If it seems like I'm talking around the plot details of "Cabin in the Woods, " it's because they're best experienced blind with no context. Know that it's about five college students spending a weekend at someone's cabin when things go full horror movie. Then the twist occurs, and then the most surprising twist of all: the convention which transforms Goddard's movie reinforces the humanity of its core characters even as it becomes a love letter to the genre that doubles as an excellent examination of free will. Book a trip to this cabin as soon as possible.

The Avengers (2012)

The longer Marvel's monolithic cinematic experiment progresses, the more miraculous its best movies seem. For better and worse, Kevin Feige's brand is established now. Even a film like "Doctor Strange in The Multiverse of Madness," which is unmistakably the work of Sam Raimi, feels like Raimi Trojan Horsing an "Evil Dead" sequel smack dab into Phase Four. The MCU is trying to top and reinvent itself with every new entry to remain on top of Hollywood.

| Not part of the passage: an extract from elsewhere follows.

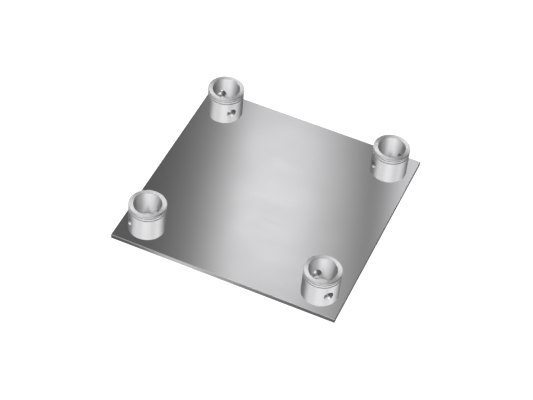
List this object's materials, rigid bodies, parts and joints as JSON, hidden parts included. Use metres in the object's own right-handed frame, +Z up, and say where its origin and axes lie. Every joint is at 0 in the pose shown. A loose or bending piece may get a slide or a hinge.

Not "The Avengers," though. "The Avengers" is hungry. Joss Whedon's movie wants to take classic conventions from comics, TV, and blockbuster cinema to make their sum a brand new number. No one was ready for what "The Avengers" added up to. Multiple studios and IP conglomerates have tried to replicate its arithmetic (RIP Dark Universe), but no one has. Its collisions of character and tone still feel fresh, a decade after the fact. It's an all-timer. "The Avengers" is also, not surprisingly, the film which truly makes Chris Hemsworth Thor. It sharpens the character's sense of humor, while the familial drama — less of the main attraction than it was in Braghnah's "Thor" — plays better in brief but meaningful snippets. If Hemsworth's first appearance made you believe the Norse God existed, "The Avengers" convinces you he's a superhero. It's truly miraculous.